**Your goal:** Quote the whole listing verbatim.

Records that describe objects
* * * * *

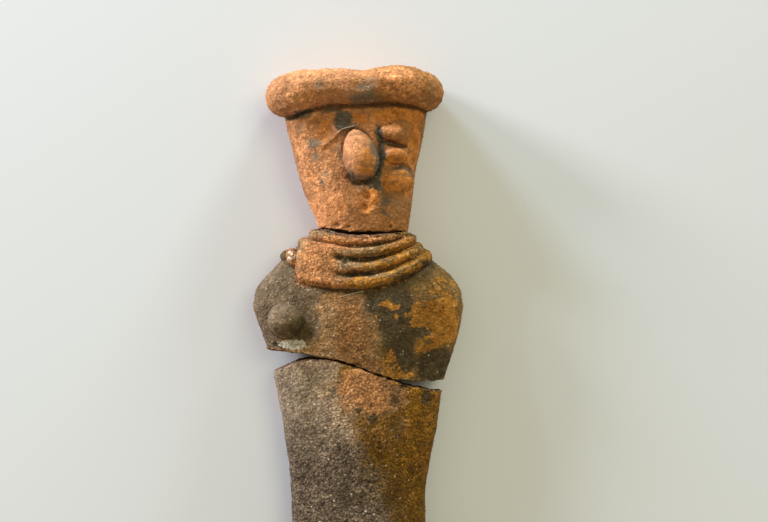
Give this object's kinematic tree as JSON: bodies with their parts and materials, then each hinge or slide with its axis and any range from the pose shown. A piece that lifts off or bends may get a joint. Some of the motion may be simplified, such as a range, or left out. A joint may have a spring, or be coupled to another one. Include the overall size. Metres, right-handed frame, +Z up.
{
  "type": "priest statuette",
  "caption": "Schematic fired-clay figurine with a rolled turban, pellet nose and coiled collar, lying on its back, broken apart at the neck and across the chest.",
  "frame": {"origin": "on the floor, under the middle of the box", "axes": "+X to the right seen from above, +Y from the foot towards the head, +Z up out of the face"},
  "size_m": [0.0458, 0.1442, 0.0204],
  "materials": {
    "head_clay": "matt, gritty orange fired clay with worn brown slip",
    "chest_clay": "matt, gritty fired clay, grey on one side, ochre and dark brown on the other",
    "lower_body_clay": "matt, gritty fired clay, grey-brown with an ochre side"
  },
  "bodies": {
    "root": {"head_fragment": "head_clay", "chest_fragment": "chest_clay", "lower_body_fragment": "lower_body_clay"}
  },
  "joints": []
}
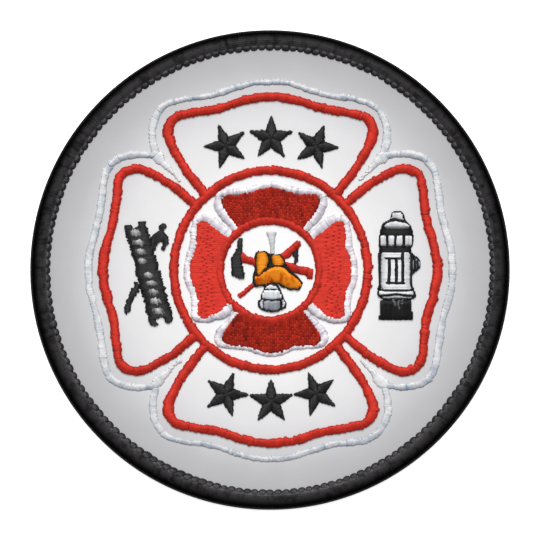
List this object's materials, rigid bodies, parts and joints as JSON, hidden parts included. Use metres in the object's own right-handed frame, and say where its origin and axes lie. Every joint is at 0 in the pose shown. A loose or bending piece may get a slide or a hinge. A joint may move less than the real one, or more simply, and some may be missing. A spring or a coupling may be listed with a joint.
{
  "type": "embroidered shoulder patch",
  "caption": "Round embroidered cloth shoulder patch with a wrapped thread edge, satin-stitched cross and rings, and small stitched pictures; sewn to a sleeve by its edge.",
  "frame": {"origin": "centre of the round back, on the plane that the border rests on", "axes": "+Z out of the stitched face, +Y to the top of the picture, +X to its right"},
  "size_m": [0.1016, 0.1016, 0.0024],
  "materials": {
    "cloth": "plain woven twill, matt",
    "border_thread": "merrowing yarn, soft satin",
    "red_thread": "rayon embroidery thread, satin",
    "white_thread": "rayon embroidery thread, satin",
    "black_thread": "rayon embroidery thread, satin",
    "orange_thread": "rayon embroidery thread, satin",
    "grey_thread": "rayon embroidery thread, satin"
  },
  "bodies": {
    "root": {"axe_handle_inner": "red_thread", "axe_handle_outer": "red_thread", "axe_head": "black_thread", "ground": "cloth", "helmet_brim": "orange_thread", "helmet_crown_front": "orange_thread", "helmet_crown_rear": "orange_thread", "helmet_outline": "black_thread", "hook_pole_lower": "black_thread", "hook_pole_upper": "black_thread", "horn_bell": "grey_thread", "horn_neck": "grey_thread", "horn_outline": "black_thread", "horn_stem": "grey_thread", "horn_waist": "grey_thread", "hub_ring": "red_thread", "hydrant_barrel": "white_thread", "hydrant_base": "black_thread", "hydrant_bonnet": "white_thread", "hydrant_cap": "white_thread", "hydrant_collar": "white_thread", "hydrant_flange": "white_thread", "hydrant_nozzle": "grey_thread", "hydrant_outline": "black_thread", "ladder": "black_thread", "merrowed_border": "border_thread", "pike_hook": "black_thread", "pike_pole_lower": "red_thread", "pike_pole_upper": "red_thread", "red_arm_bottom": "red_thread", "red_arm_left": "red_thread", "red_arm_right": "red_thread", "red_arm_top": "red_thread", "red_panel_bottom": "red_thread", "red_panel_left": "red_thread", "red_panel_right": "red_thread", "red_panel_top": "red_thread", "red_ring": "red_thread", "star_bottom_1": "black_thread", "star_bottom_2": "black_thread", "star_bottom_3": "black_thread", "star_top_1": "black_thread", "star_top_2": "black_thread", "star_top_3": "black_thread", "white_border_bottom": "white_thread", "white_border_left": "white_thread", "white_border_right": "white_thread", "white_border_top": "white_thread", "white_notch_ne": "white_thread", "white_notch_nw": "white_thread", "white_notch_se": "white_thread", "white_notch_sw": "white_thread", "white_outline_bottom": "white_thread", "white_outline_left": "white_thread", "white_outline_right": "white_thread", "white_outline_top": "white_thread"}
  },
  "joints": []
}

* * * * *

**Full solution:**
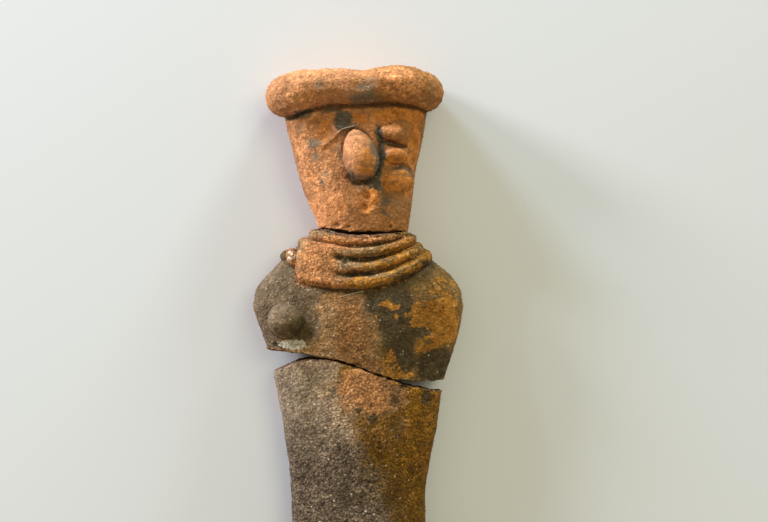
Give this object's kinematic tree as JSON: bodies with their parts and materials, then each hinge or slide with its axis and any range from the pose shown. A piece that lifts off or bends may get a joint. Some of the motion may be simplified, such as a range, or left out. A joint may have a spring, or be coupled to another one. Include the overall size. Metres, right-handed frame, +Z up.
{
  "type": "priest statuette",
  "caption": "Schematic fired-clay figurine with a rolled turban, pellet nose and coiled collar, lying on its back, broken apart at the neck and across the chest.",
  "frame": {"origin": "on the floor, under the middle of the box", "axes": "+X to the right seen from above, +Y from the foot towards the head, +Z up out of the face"},
  "size_m": [0.0458, 0.1442, 0.0204],
  "materials": {
    "head_clay": "matt, gritty orange fired clay with worn brown slip",
    "chest_clay": "matt, gritty fired clay, grey on one side, ochre and dark brown on the other",
    "lower_body_clay": "matt, gritty fired clay, grey-brown with an ochre side"
  },
  "bodies": {
    "root": {"head_fragment": "head_clay", "chest_fragment": "chest_clay", "lower_body_fragment": "lower_body_clay"}
  },
  "joints": []
}
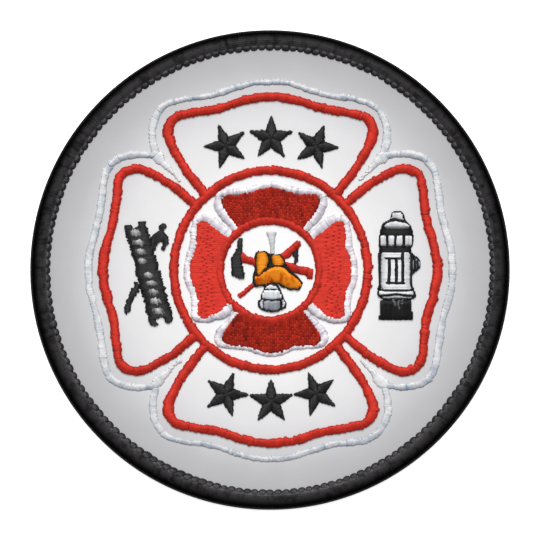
List this object's materials, rigid bodies, parts and joints as JSON, hidden parts included. Use metres in the object's own right-handed frame, and say where its origin and axes lie. Every joint is at 0 in the pose shown. A loose or bending piece may get a slide or a hinge. A joint may move less than the real one, or more simply, and some may be missing. A spring or a coupling may be listed with a joint.
{
  "type": "embroidered shoulder patch",
  "caption": "Round embroidered cloth shoulder patch with a wrapped thread edge, satin-stitched cross and rings, and small stitched pictures; sewn to a sleeve by its edge.",
  "frame": {"origin": "centre of the round back, on the plane that the border rests on", "axes": "+Z out of the stitched face, +Y to the top of the picture, +X to its right"},
  "size_m": [0.1016, 0.1016, 0.0024],
  "materials": {
    "cloth": "plain woven twill, matt",
    "border_thread": "merrowing yarn, soft satin",
    "red_thread": "rayon embroidery thread, satin",
    "white_thread": "rayon embroidery thread, satin",
    "black_thread": "rayon embroidery thread, satin",
    "orange_thread": "rayon embroidery thread, satin",
    "grey_thread": "rayon embroidery thread, satin"
  },
  "bodies": {
    "root": {"axe_handle_inner": "red_thread", "axe_handle_outer": "red_thread", "axe_head": "black_thread", "ground": "cloth", "helmet_brim": "orange_thread", "helmet_crown_front": "orange_thread", "helmet_crown_rear": "orange_thread", "helmet_outline": "black_thread", "hook_pole_lower": "black_thread", "hook_pole_upper": "black_thread", "horn_bell": "grey_thread", "horn_neck": "grey_thread", "horn_outline": "black_thread", "horn_stem": "grey_thread", "horn_waist": "grey_thread", "hub_ring": "red_thread", "hydrant_barrel": "white_thread", "hydrant_base": "black_thread", "hydrant_bonnet": "white_thread", "hydrant_cap": "white_thread", "hydrant_collar": "white_thread", "hydrant_flange": "white_thread", "hydrant_nozzle": "grey_thread", "hydrant_outline": "black_thread", "ladder": "black_thread", "merrowed_border": "border_thread", "pike_hook": "black_thread", "pike_pole_lower": "red_thread", "pike_pole_upper": "red_thread", "red_arm_bottom": "red_thread", "red_arm_left": "red_thread", "red_arm_right": "red_thread", "red_arm_top": "red_thread", "red_panel_bottom": "red_thread", "red_panel_left": "red_thread", "red_panel_right": "red_thread", "red_panel_top": "red_thread", "red_ring": "red_thread", "star_bottom_1": "black_thread", "star_bottom_2": "black_thread", "star_bottom_3": "black_thread", "star_top_1": "black_thread", "star_top_2": "black_thread", "star_top_3": "black_thread", "white_border_bottom": "white_thread", "white_border_left": "white_thread", "white_border_right": "white_thread", "white_border_top": "white_thread", "white_notch_ne": "white_thread", "white_notch_nw": "white_thread", "white_notch_se": "white_thread", "white_notch_sw": "white_thread", "white_outline_bottom": "white_thread", "white_outline_left": "white_thread", "white_outline_right": "white_thread", "white_outline_top": "white_thread"}
  },
  "joints": []
}